With Defense Secretary Bobert (Bob) Gates calling for an increase of 22,000 soldiers, concerns are growing that the graying pitch of ARMY STRONG might not get the job done.
"Though that guileless slogan had caught the eyes (and recruiter assisted signatures) of America's functional illiterati," claimed General York Azismine, X.O. of the U.S. Army Recruiting Command, "we see this mandate as a chance to not only grow but diversify our ranks. Have our troops better reflect America's poly-social populace."
However, the Army doesn't plan to stray too far from an approach that has worked fairly well, cautioned the General.

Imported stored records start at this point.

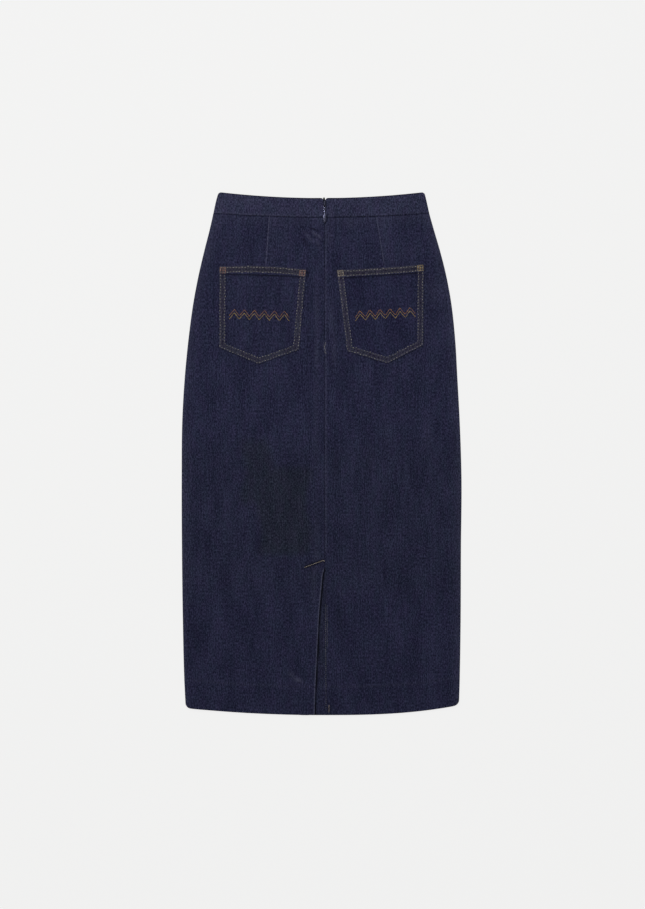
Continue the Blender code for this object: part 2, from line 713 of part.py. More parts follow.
def zip_seat(y):
    """Height of the top of the zip's tapes and chain, a gap under the cloth that covers them."""
    on_panel = back_top(CENTRE_BACK, np.minimum(y, seam_y(CENTRE_BACK))) - LIP - CLOTH
    on_band = band_top(CENTRE_BACK) - BAND
    return on_panel + (on_band - on_panel) * ease(seam_y(CENTRE_BACK) - y, 8 * MM) - SEAM_GAP


def zip_rows():
    """y of the rows of the tapes and the chain, from the slider down to just past the zip's end."""
    seam = float(seam_y(CENTRE_BACK))
    slider_end = SLIDER_Y - SLIDER_LENGTH / 2
    upper = [slider_end - 1 * MM, slider_end - 4 * MM, seam, seam - 8 * MM]
    lower = np.linspace(seam - 24 * MM, ZIP_END_Y - 4 * MM, 7)
    return np.concatenate([upper, lower])[:, None]


def zip_tapes(collection):
    """The two tapes, which meet above the slider and stand back from its body beside it."""
    slider_top = SLIDER_Y + SLIDER_LENGTH / 2
    above = [top_y(CENTRE_BACK) - TAPE_END, slider_top + SEAM_GAP, slider_top]
    y = np.concatenate([np.array(above)[:, None], zip_rows()])
    inner_edge = np.where(y > slider_top, SEAM_GAP / 2, TAPE_INNER)
    share = np.linspace(0, 1, 4)[None, :]
    top = zip_seat(y)
    for name, side in (("zip_tape_left", -1), ("zip_tape_right", 1)):
        x = CENTRE_BACK + side * (inner_edge + (TAPE_OUTER - inner_edge) * share)
        make_wall(name, grid(x, y, top), grid(x, y, top - TAPE_THICK), zip_tape(), collection)


def zip_chain(collection):
    """The closed coil, from the slider down to the zip's end, as one flat bar."""
    y = zip_rows()
    x = CENTRE_BACK + CHAIN_HALF * np.array([-1, -0.5, 0.5, 1])[None, :]
    crown = CHAIN_CROWN * np.array([1, 0, 0, 1])[None, :]
    top = zip_seat(y)
    make_wall("zip_chain", grid(x, y, top - crown), grid(x, y, top - CHAIN_THICK), zip_tape(), collection)


def zip_slider(collection, cutters):
    """A flange under the tapes, a narrow body in the gap between the band's ends, and an arch on top."""
    body_top = PULL_Z - BODY_UNDER_PIVOT
    height = body_top - FLANGE_Z
    flange_size = (FLANGE_WIDTH, SLIDER_LENGTH, FLANGE_THICK)
    flange = box_mesh(flange_size, (CENTRE_BACK, SLIDER_Y, FLANGE_Z), 0.15 * MM)
    body_size = (SLIDER_WIDTH, SLIDER_LENGTH - 0.8 * MM, height)
    body = box_mesh(body_size, (CENTRE_BACK, SLIDER_Y, FLANGE_Z + height / 2), 0.3 * MM)
    upright = Matrix(((0, 0, 1, 0), (1, 0, 0, 0), (0, 1, 0, 0), (0, 0, 0, 1)))
    turn = Matrix.Translation((CENTRE_BACK, SLIDER_Y, body_top)) @ upright
    outlines = [[(a * MM, b * MM) for a, b in outline] for outline in (ARCH, ARCH_HOLE)]
    arch = outline_mesh(outlines, ARCH_WIDTH, turn)
    slider = place("zip_slider", flange, zip_enamel(), collection)
    unite(slider, [body, arch], cutters)


def zip_pull(collection):
    """The drop-shaped tab. It turns on its cross-bar, which lies under the slider's arch."""
    turns = np.linspace(0, -math.pi, 13)
    tip = [(BELLY * math.cos(t), BELLY - PULL_LENGTH + BELLY * math.sin(t)) for t in turns]
    right = [(SHOULDER, BAR_HALF), (SHOULDER, -EYE_LENGTH - 1 * MM), (NECK, -EYE_LENGTH - 5 * MM)]
    left = [(-a, b) for a, b in reversed(right)]
    eye = [(-EYE_HALF, -BAR_HALF), (-EYE_HALF, -EYE_LENGTH), (EYE_HALF, -EYE_LENGTH), (EYE_HALF, -BAR_HALF)]
    mesh = outline_mesh([[*right, *tip, *left], eye], PULL_THICK, Matrix.Identity(4))
    pull = place("zip_pull", mesh, zip_enamel(), collection)
    pull.location = (CENTRE_BACK, PULL_Y, PULL_Z)


# ---- The skirt -----------------------------------------------------------------------------------------


def main():
    """Builds the skirt: the cloth from the floor up, then the zip."""
    for obj in list(bpy.data.objects):
        bpy.data.objects.remove(obj)
    collection = bpy.data.collections.new("denim_skirt")
    cutters = bpy.data.collections.new("cutters")
    bpy.context.scene.collection.children.link(collection)
    bpy.context.scene.collection.children.link(cutters)
    front_panel(collection)
    back_panels(collection)
    front_band(collection)
    back_band("band_back_left", -1, collection)
    back_band("band_back_right", 1, collection)
    for name in POCKETS:
        pocket(name, collection)
    zip_tapes(collection)
    zip_chain(collection)
    zip_slider(collection, cutters)
    zip_pull(collection)


main()
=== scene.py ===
# %% [markdown]
# # A denim pencil skirt, laid flat on its front
#
# The skirt lies with its back side up: two back panels, a waistband, two patch pockets, a hidden zip and a
# vent at the hem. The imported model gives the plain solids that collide. This file dresses them: each piece
# of cloth becomes a finer wall of the same form with its folds, seams and weave, and gets its sewing.
#
# Every shape here is worked out the same way: a grid of x and y, and a height for each point of it. All
# lengths are in millimetres, as a maker writes them, and become metres where a mesh is made.

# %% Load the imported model
import math
from types import SimpleNamespace

import bpy
import numpy as np
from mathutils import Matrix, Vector


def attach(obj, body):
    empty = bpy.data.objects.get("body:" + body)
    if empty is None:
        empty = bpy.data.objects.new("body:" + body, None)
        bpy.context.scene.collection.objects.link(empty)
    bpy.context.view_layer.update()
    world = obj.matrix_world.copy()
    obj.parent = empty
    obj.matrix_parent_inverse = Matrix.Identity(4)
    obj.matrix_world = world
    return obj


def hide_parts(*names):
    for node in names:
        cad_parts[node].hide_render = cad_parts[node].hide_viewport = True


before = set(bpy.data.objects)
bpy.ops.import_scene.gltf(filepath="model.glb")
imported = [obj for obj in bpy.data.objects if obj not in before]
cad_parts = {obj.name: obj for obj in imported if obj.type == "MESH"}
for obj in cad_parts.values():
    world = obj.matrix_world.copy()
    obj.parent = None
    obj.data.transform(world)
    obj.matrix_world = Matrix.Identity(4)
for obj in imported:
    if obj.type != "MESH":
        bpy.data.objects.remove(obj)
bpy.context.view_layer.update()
MM = 0.001

# %% [markdown]
# ## The outline
#
# A skirt that lies flat is narrow at the waist, widest at the thigh and a little narrower at the hem. A
# pattern maker writes that down as widths at a few heights and draws one smooth line through them. The hem
# and the waist are curves too: both hang lower in the middle than at the sides.

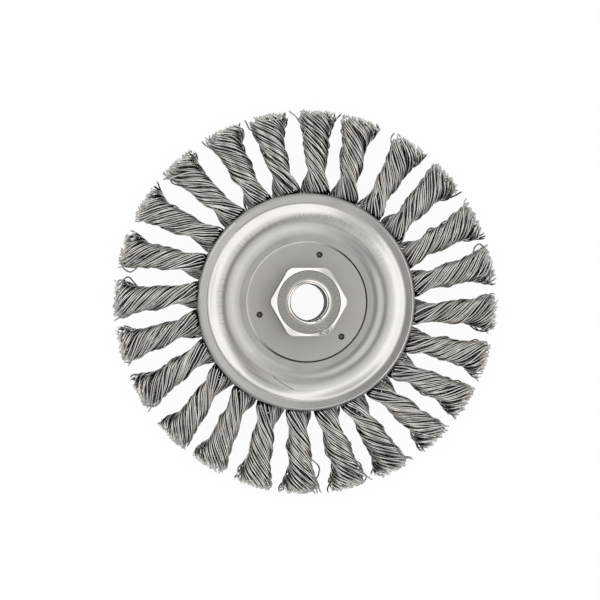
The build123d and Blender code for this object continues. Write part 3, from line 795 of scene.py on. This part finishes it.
def drawn_wire():
    """Hard-drawn carbon steel wire: each wire a little lighter or darker than the next, and painted shade
    that gives it a grey lustre on the side that faces out and makes it dark where the wires meet."""
    material, tree = new_material("hard-drawn steel wire")
    tone = add_node(tree, "ShaderNodeAttribute", {"attribute_name": "wire_tone_and_shade"}, {})
    place = add_node(tree, "ShaderNodeTexCoord", {}, {}).outputs["Object"]
    stain = add_node(tree, "ShaderNodeTexNoise", {}, {"Vector": place, "Scale": 1 / WIRE_STAIN, "Detail": 3})
    light = add_node(tree, "ShaderNodeMapRange", {"interpolation_type": "SMOOTHSTEP"}, {
        "Value": stain, "From Min": 0.3, "From Max": 0.7, "To Min": 0.75, "To Max": 1})
    share = add_node(tree, "ShaderNodeMath", {"operation": "MULTIPLY"}, {0: tone.outputs["Fac"], 1: light})
    colour = add_node(tree, "ShaderNodeMix", {"data_type": "RGBA"}, {
        "Factor": share, COLOUR_A: linear("#302c29"), COLOUR_B: linear("#f8f4ef")}).outputs[COLOUR_OUT]
    rough = add_node(tree, "ShaderNodeMapRange", {}, {
        "Value": stain, "From Min": 0.3, "From Max": 0.7, "To Min": 0.12, "To Max": 0.2})
    shader = add_node(tree, "ShaderNodeBsdfPrincipled", {}, {
        "Base Color": colour, "Metallic": 1, "Roughness": rough})
    add_node(tree, "ShaderNodeOutputMaterial", {}, {"Surface": shader})
    return material


def rolled_core_steel():
    """Plain rolled steel, hidden between the plates: dark grey mill finish."""
    material, tree = new_material("mill-finish rolled steel")
    place = add_node(tree, "ShaderNodeTexCoord", {}, {}).outputs["Object"]
    stain = add_node(tree, "ShaderNodeTexNoise", {}, {"Vector": place, "Scale": 1 / CORE_STAIN, "Detail": 3})
    colour = add_node(tree, "ShaderNodeMix", {"data_type": "RGBA"}, {
        "Factor": stain, COLOUR_A: linear("#6f6c67"), COLOUR_B: linear("#93908b")}).outputs[COLOUR_OUT]
    rough = add_node(tree, "ShaderNodeMapRange", {}, {
        "Value": stain, "From Min": 0.3, "From Max": 0.7, "To Min": 0.4, "To Max": 0.5})
    shader = add_node(tree, "ShaderNodeBsdfPrincipled", {}, {
        "Base Color": colour, "Metallic": 1, "Roughness": rough})
    add_node(tree, "ShaderNodeOutputMaterial", {}, {"Surface": shader})
    return material


# Photograph's frame
FRAME_PX = 600
PX_PER_MM = 3.07
CENTRE_PX = (305.4, 302.0)      # arbor axis at the wheel's middle plane
CAMERA_TILT = radians(3.4)
CAMERA_FAR = 2.2                # metres, a long lens, from the near lack of perspective
CLIP_END = 20
SENSOR = 36                     # in the camera's own millimetres


def photo_camera():
    """Camera above the wheel, a little to the left of its axis."""
    data = bpy.data.cameras.new("camera")
    camera = bpy.data.objects.new("camera", data)
    bpy.context.scene.collection.objects.link(camera)
    right = Vector((cos(CAMERA_TILT), 0, sin(CAMERA_TILT)))
    up = Vector((0, 1, 0))
    back = right.cross(up)
    middle = Vector((0, 0, MID_Z))
    middle -= right * (CENTRE_PX[0] - FRAME_PX / 2) / PX_PER_MM * MM
    middle += up * (CENTRE_PX[1] - FRAME_PX / 2) / PX_PER_MM * MM
    camera.matrix_world = Matrix((right, up, back)).transposed().to_4x4()
    camera.location = middle + back * CAMERA_FAR
    data.sensor_width = SENSOR
    data.lens = SENSOR * CAMERA_FAR / (FRAME_PX / PX_PER_MM * MM)
    data.clip_end = CLIP_END
    bpy.context.scene.camera = camera


# Studio light, as levels on a sky that grow from straight above outwards and fall again to the horizon.
# Angles are in degrees from straight up
SKY_LEVELS = [(0, 0.6), (4, 0.64), (12, 0.82), (28, 1.02), (44, 1.43), (56, 1.45), (72, 1.3), (90, 0.8)]

# Where less light comes from: angle from straight up, azimuth from +X, inner edge, outer edge, share left.
# The first is the camera's own place, the next eight the two gaps between the large panels, and the last four
# the weaker light near the horizon
SHADES = [
    (6.5, 155, 4, 11, 0.5),
    (13, 97, 2, 9, 0.55),
    (24, 68, 4, 14, 0.65),
    (40, 54, 5, 16, 0.58),
    (60, 50, 8, 20, 0.6),
    (13, 225, 2, 9, 0.55),
    (26, 236, 6, 15, 0.6),
    (44, 245, 8, 20, 0.5),
    (36, 268, 3, 11, 0.8),
    (68, 300, 8, 26, 0.6),
    (80, 170, 12, 32, 0.75),
    (102, 10, 16, 32, 0.25),
    (100, -60, 18, 34, 0.25),
]


def aim(from_up, azimuth):
    """Unit vector at this angle from straight up, towards this azimuth, both in degrees."""
    lean, turn = radians(from_up), radians(azimuth)
    return Vector((sin(lean) * cos(turn), sin(lean) * sin(turn), cos(lean)))


def studio_sky():
    """World lit by soft panels all round, darker where the camera looks in."""
    world = bpy.data.worlds.new("studio")
    world.use_nodes = True
    bpy.context.scene.world = world
    tree = world.node_tree
    tree.nodes.clear()
    place = add_node(tree, "ShaderNodeTexCoord", {}, {}).outputs["Generated"]
    heading = add_node(tree, "ShaderNodeVectorMath", {"operation": "NORMALIZE"}, {0: place})
    height = add_node(tree, "ShaderNodeSeparateXYZ", {}, {0: heading}).outputs["Z"]
    level = SKY_LEVELS[-1][1]
    for (near, first), (far, second) in zip(SKY_LEVELS[::-1][1:], SKY_LEVELS[::-1]):
        share = add_node(tree, "ShaderNodeMapRange", {"interpolation_type": "SMOOTHSTEP"}, {
            "Value": height, "From Min": cos(radians(far)), "From Max": cos(radians(near)),
            "To Min": 0, "To Max": 1})
        level = add_node(tree, "ShaderNodeMath", {"operation": "MULTIPLY_ADD"}, {
            0: share, 1: first - second, 2: level})
    for from_up, azimuth, inner, outer, left in SHADES:
        near = add_node(tree, "ShaderNodeVectorMath", {"operation": "DOT_PRODUCT"}, {
            0: heading, 1: aim(from_up, azimuth)}).outputs["Value"]
        kept = add_node(tree, "ShaderNodeMapRange", {"interpolation_type": "SMOOTHSTEP"}, {
            "Value": near, "From Min": cos(radians(outer)), "From Max": cos(radians(inner)),
            "To Min": 1, "To Max": left})
        level = add_node(tree, "ShaderNodeMath", {"operation": "MULTIPLY"}, {0: level, 1: kept})
    light = add_node(tree, "ShaderNodeBackground", {}, {"Color": (1, 1, 1, 1), "Strength": level})
    add_node(tree, "ShaderNodeOutputWorld", {}, {"Surface": light})


FLOOR_R = 6.0
FLOOR_GLOW = 0.95               # share of the floor's white that shows whatever falls on it


def white_floor():
    """Matt white paper floor. Seen straight or in the metal, it is white and keeps a faint shadow."""
    bpy.ops.mesh.primitive_circle_add(vertices=96, radius=FLOOR_R, fill_type="NGON", location=(0, 0, 0))
    floor = bpy.context.object
    floor.name = "floor"
    material, tree = new_material("matt white paper")
    path = add_node(tree, "ShaderNodeLightPath", {}, {})
    seen = add_node(tree, "ShaderNodeMath", {"operation": "ADD"}, {
        0: path.outputs["Is Camera Ray"], 1: path.outputs["Is Glossy Ray"]})
    seen = add_node(tree, "ShaderNodeMath", {"operation": "ADD", "use_clamp": True}, {
        0: seen, 1: path.outputs["Is Transmission Ray"]})
    place = add_node(tree, "ShaderNodeTexCoord", {}, {}).outputs["Object"]
    tooth = add_node(tree, "ShaderNodeTexNoise", {}, {"Vector": place, "Scale": 1 / PAPER_TOOTH, "Detail": 3})
    bump = add_node(tree, "ShaderNodeBump", {}, {"Strength": 0.1, "Distance": PAPER_DEPTH, "Height": tooth})
    paper = add_node(tree, "ShaderNodeBsdfDiffuse", {}, {"Color": linear("#fafafa"), "Normal": bump})
    glow = add_node(tree, "ShaderNodeEmission", {}, {"Color": (1, 1, 1, 1), "Strength": 1})
    share = add_node(tree, "ShaderNodeMath", {"operation": "MULTIPLY"}, {0: seen, 1: FLOOR_GLOW})
    surface = add_node(tree, "ShaderNodeMixShader", {}, {0: share, 1: paper, 2: glow})
    add_node(tree, "ShaderNodeOutputMaterial", {}, {"Surface": surface})
    floor.data.materials.append(material)


def dress(name, material):
    """Gives a carried-over piece its material."""
    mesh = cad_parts[name].data
    mesh.materials.clear()
    mesh.materials.append(material)


photo_camera()
bpy.context.scene.view_settings.view_transform = "Standard"
studio_sky()
white_floor()

wire = drawn_wire()
for count, knot in enumerate(KNOTS, 1):
    wire_knot(count, knot).data.materials.append(wire)
threaded_nut().data.materials.append(turned_nut_steel())
sheet = pressed_zinc_plate()
core = rolled_core_steel()
dress("front_plate", sheet)
dress("back_plate", sheet)
dress("hub_washer", satin_washer())
dress("core_disc", core)
dress("hub_spacer_front", core)
dress("hub_spacer_back", core)
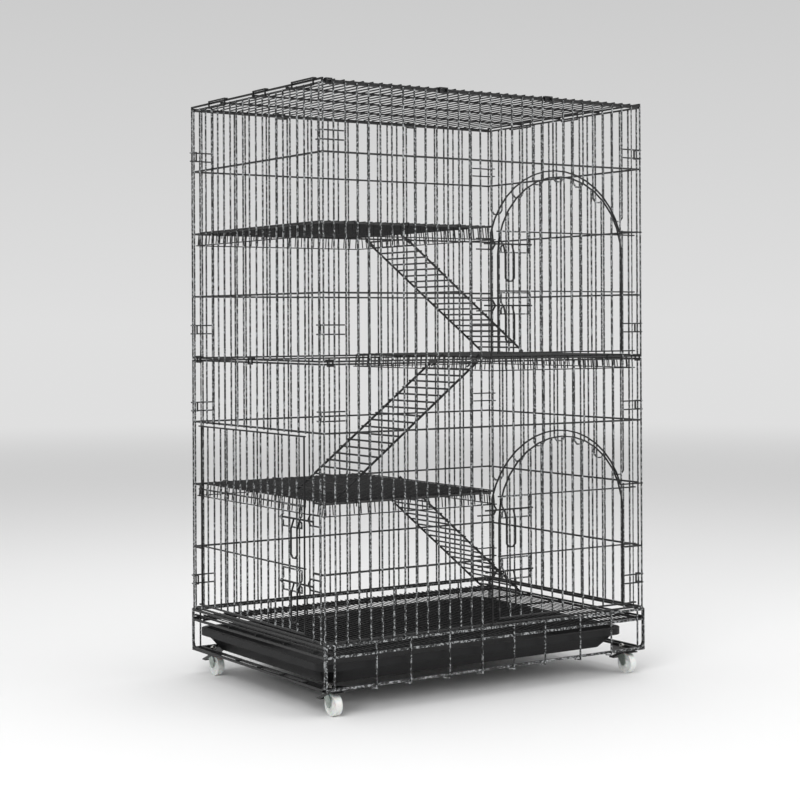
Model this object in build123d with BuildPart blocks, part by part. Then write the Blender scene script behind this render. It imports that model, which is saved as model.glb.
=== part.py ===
from build123d import *
import math
import os

os.makedirs("parts", exist_ok=True)

# Overall cage, millimetres, origin at the middle of the footprint on the floor
cage_width = 900.0
cage_depth = 600.0
lower_tier = 155.0
tier_height = 600.0
upper_tier = lower_tier + tier_height
roof_level = upper_tier + tier_height

# Wire stock and the gaps that keep welded wires separate solids
wire = 3.0
rail = 4.0
base_rail = 5.0
mesh_wire = 2.5
floor_wire = 2.0
weld_gap = 0.02
running_gap = 0.3
swivel_fit = 0.1

# Wall wire spacing
wall_pitch = 30.0
corner_wire = 447.0
side_wire = 285.0
rail_heights = (3.0, 150.0, 300.0, 450.0, 597.0)
wire_inset = 1.0
side_rail_half = 290.0

# Distances from the cage middle to each layer of wires, from the inside out
front_wire = cage_depth / 2 - wire / 2
front_rail = front_wire - wire / 2 - weld_gap - rail / 2
end_wire = cage_width / 2 - wire / 2
end_rail = end_wire - wire / 2 - weld_gap - rail / 2
bar_layer = wire + running_gap
frame_layer = bar_layer + wire + weld_gap
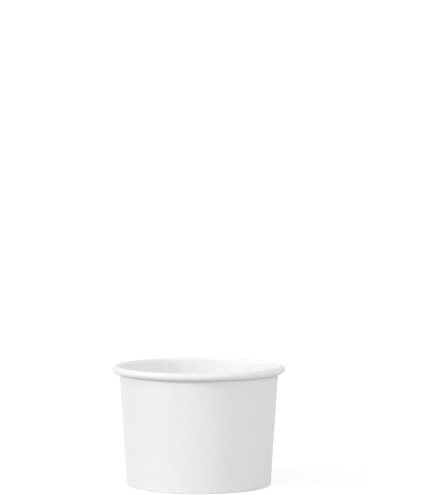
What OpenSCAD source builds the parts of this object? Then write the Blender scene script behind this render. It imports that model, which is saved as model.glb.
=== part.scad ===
// A sundae cup of coated paper board, made from two blanks.
// The side wall is one tapered blank: its ends overlap in a sealed seam, its upper
// edge is rolled outwards into the rim, and its lower edge is folded up inside as a hem.
// The bottom disc hangs above the table: its turned-down skirt is held in the hem.
// The cup stands on the table at height 0, with its centre line on the Z axis.

/* [Cup] */
// Diameter over the rolled rim
rim_diameter = 95; // [90:0.5:110]
// Diameter of the wall's outer face at the table
base_diameter = 79.2; // [66:0.1:84]
// Height from the table to the top of the rim
cup_height = 65.3; // [45:0.1:130]

/* [Board] */
// Thickness of the side wall's board
wall_thickness = 0.4; // [0.3:0.05:0.6]
// Thickness of the bottom disc's board
disc_thickness = 0.35; // [0.25:0.05:0.6]
// Thickness of the melted coating between sealed layers
seal_film = 0.03; // [0.02:0.01:0.06]

/* [Rolled rim] */
// Width of the roll, from the inside of the wall to the rim's outer edge
roll_width = 4.1; // [3.4:0.1:5]
// Extra height of the roll, over that of a round one
roll_stretch = 0.1; // [0.1:0.1:1.5]
// Gap between the wall and the edge that is turned in under the roll
roll_gap = 0.1; // [0.05:0.05:0.3]
// Length of the free edge that stands up inside the roll
tuck_length = 0.3; // [0.1:0.05:0.35]

/* [Side seam] */
// Width of the overlap between the blank's two ends
lap_width = 7; // [5:0.5:10]
// Direction of the overlap, turned from the cup's right towards its back
lap_angle = 40; // [26:1:64]
// Width of the slope on which the outer end comes down to the wall
lap_slope_width = 1.4; // [1:0.1:2.5]

/* [Bottom] */
// Height of the disc's upper face above the table
disc_height = 8.4; // [8:0.1:14]
// Inside radius of the bend between the disc and its skirt
disc_bend_radius = 0.5; // [0.3:0.1:1]
// Gap under the skirt's lower edge, in the fold of the hem
skirt_gap = 0.2; // [0.1:0.1:1]
// Height of the hem above the table
hem_height = 6.8; // [4:0.1:7.2]
// Outside radius of the heel, where the wall turns under into the hem
heel_radius = 0.3; // [0.2:0.05:0.5]

/* [Hidden] */
$fn = 180;
arc_step = 10;
board_white = [0.96, 0.96, 0.95];
disc_white = [0.93, 0.93, 0.91];

rim_radius = rim_diameter / 2;
base_radius = base_diameter / 2;

// The roll is a spiral of two half turns. The lower one is narrower by the board
// and the gap, so that it comes back in beside the wall.
high_roll_radius = roll_width / 2;
low_roll_radius = high_roll_radius - (wall_thickness + roll_gap) / 2;
high_roll_centre = [rim_radius - high_roll_radius, cup_height - high_roll_radius];
low_roll_centre = [rim_radius - low_roll_radius, high_roll_centre.y - roll_stretch];

// The wall leans outwards by this angle, so that it starts at the base's diameter
// and runs smoothly into the roll's upper half turn.
wall_run = high_roll_centre - [base_radius, 0];
taper = acos((high_roll_radius - wall_thickness) / norm(wall_run)) - atan2(wall_run.y, wall_run.x);
wall_length = wall_run.x * sin(taper) + wall_run.y * cos(taper);

// The hem's layers, measured square to the wall from its outer face
skirt_depth = wall_thickness + seal_film;
hem_depth = skirt_depth + disc_thickness + seal_film;
fold_depth = hem_depth + wall_thickness;

// The disc's bend touches the wall and its upper face lies at the disc's height
skirt_bottom = wall_thickness + skirt_gap;
bend_outer_radius = disc_bend_radius + disc_thickness;
bend_height = disc_height - bend_outer_radius;
bend_centre = [wall_radius(bend_height, skirt_depth + bend_outer_radius), bend_height];

// The lap is drawn from half a board inside the wall, so that the two are one solid
lap_root = wall_thickness / 2;
lap_face = 2 * wall_thickness;
lap_end_angle = -75;
lap_edge = lap_width / 2;
slope_edge = lap_edge + lap_slope_width;
cut_margin = 1;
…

"We still want that magically sparse language approach. But instead of one catch phrase that densely barks ruggedness, we'd like to try out other simplistic slogans which nonetheless speak in broader tones and, hopefully, lure a greater number of prospects."
So, the General revealed, a first new lingoistic approach was set to go live, a second dependent on action from the new Commander in Chief, a third tied to further societal evolution, with a fourth in reserve . . . in case the first three don't go quite right:
1) For the potential recruits who are loathed to forgo risqué undergarments for dreadful granny briefs and sterile boxer and jockey shorts, there's ARMY THONG.
2) With "Don't Ask, Don't Tell" on the verge of extinction, ARMY DONG evokes endless scintillating possibilities.
3) And all that hollering about outrageous medicinal and tax benefits in the offing for a certain type of weed, who knows, a few years down the line, there'll be ARMY BONG.
4) Lastly, if the core of the present day Army don't at all care for the newcomers and threaten to vote with their combat boots, then there'll be ARMY WRONG.